Diciannove: vita di un fuorisede (con la passione per Cavalcanti e Guinizelli)

Ed è una sorpresa l'andirivieni di Diciannove, che parte sornione, quasi infastidito e fastidioso. Poi, però, come il percorso di Leonardo (Manfredi Marini, all'esordio, bravissimo), la struttura prende forma, si focalizza, si sblocca. Leonardo parte da Palermo per raggiungere sua sorella (Vittoria Planeta) a Londra. È iscritto ad una facoltà di business, ma Leo è molto più interessato agli aspetti umanistici piuttosto che a fare soldi.

Diciannove Una Sequenza Del Film
Vita da fuorisede

Allora, dopo una fugace e deludente esperienza londinese, torna in Italia, a Siena, dove inizia a studiare letteratura. Ma ad uno come Leonardo, però, gli insegnamenti universitari vanno stretti, e quindi meglio incaponirsi e andare contro il solito professore borioso, studiando "in modo matto e disperato" secondo le proprie regole e le proprie visioni.

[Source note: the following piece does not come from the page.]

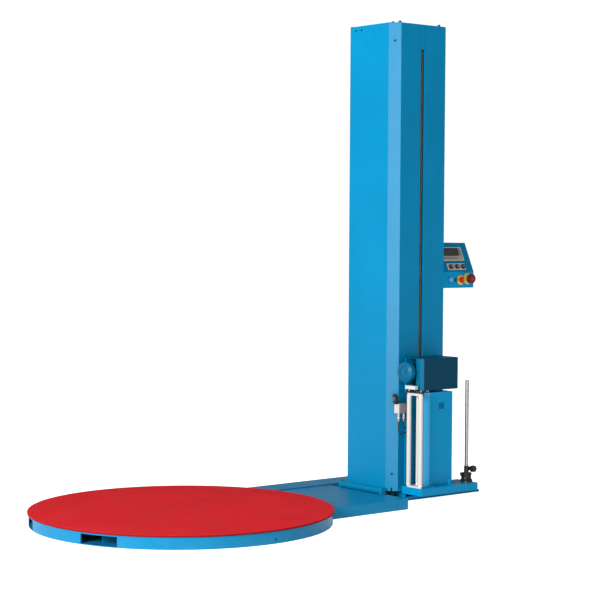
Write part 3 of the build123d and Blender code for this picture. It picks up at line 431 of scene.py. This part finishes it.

Cinema sorprendente e sfrontato. Finalmente

Dietro il tratto naif, a volte troppo sfocato, e perché no anche un filo pretenzioso, Diciannove è un'abbagliante disamina sul valore del linguaggio. Che sia il linguaggio visivo o quello scritto, che sia quello parlato o quello non verbale. Non è quindi un caso che il periodo storico su cui ragiona il protagonista, in parte, sia proprio l'Ottocento, rinnegando di contraltare la "corruzione culturale" del Novecento (e tornando poi indietro fino a Leopardi, e poi fino a coloro che l'italiano l'anno inventato: Dante, Guinizelli, Cavalcanti, Ariosto). Se il percorso di Leonardo, da Londra a Siena fino ai salotti di Torino è adiacente ad un romanzo di formazione post-moderno (con tutte le turbe, le indecisioni, le ansie del caso), la particolarità del film sta nel soffermarsi nella stessa riflessione linguistica portata avanti dal ragazzo (e Manfredi Marini è stato bravo a renderlo naturale, vero, riconoscibile), che il regista inquadra da diverse angolature, sghembe ed egocentriche.

Diciannove Una Scena
A spasso per Siena

Intermezzi animati e filmati social (e quindi il linguaggio di internet), e ancora la musica (la colonna sonora non originale, che cita proprio le sonorità classiche del IX Secolo), che gioca un ruolo fondamentale nella narrazione, accompagnandola costantemente, fuori dai margini e fuori (a volte) dalla logica. E dunque, che oggetto è, Diciannove? Potrebbe addirittura essere cinema Neorealista, quello di Tortorici, almeno nell'accezione contemporanea di una narrativa italiana che pare stia imparando a raccontare qualcosa di nuovo e qualcosa di giovane, ponendosi sullo stesso piano d'ascolto e d'osservazione di ciò che inquadra. Per questo, risultando vero, convincente, sorprendente. E sì, anche splendidamente sfrontato. Era ora.

Conclusioni

Diciannove è di Giovanni Tortorici funziona per la sua impertinenza, per la sua sfrontatezza, per la sua arguzia umoristica. Storia di un fuori sede a caccia di un posto nel mondo, idealista e appassionato, ma anche indolente e sbilenco, colma a pieno un esordio dal forte interesse, fresco e coraggioso, visionario ma, a tratti, estremamente egoriferito. Peccato veniale, perché poi conta il contesto, e il risultato. Tant'è che non vediamo l'ora di vedere come proseguirà la carriera del regista.

Movieplayer.it
3.5/5
Voto medio
4.7/5

Perché ci piace

  • La buona prova di Manfredi Marini.
  • La sfrontatezza generale.
  • Il coraggio di certe scelte.
  • La freschezza.

Cosa non va

  • A tratti potrebbe risultare un filo egocentrico.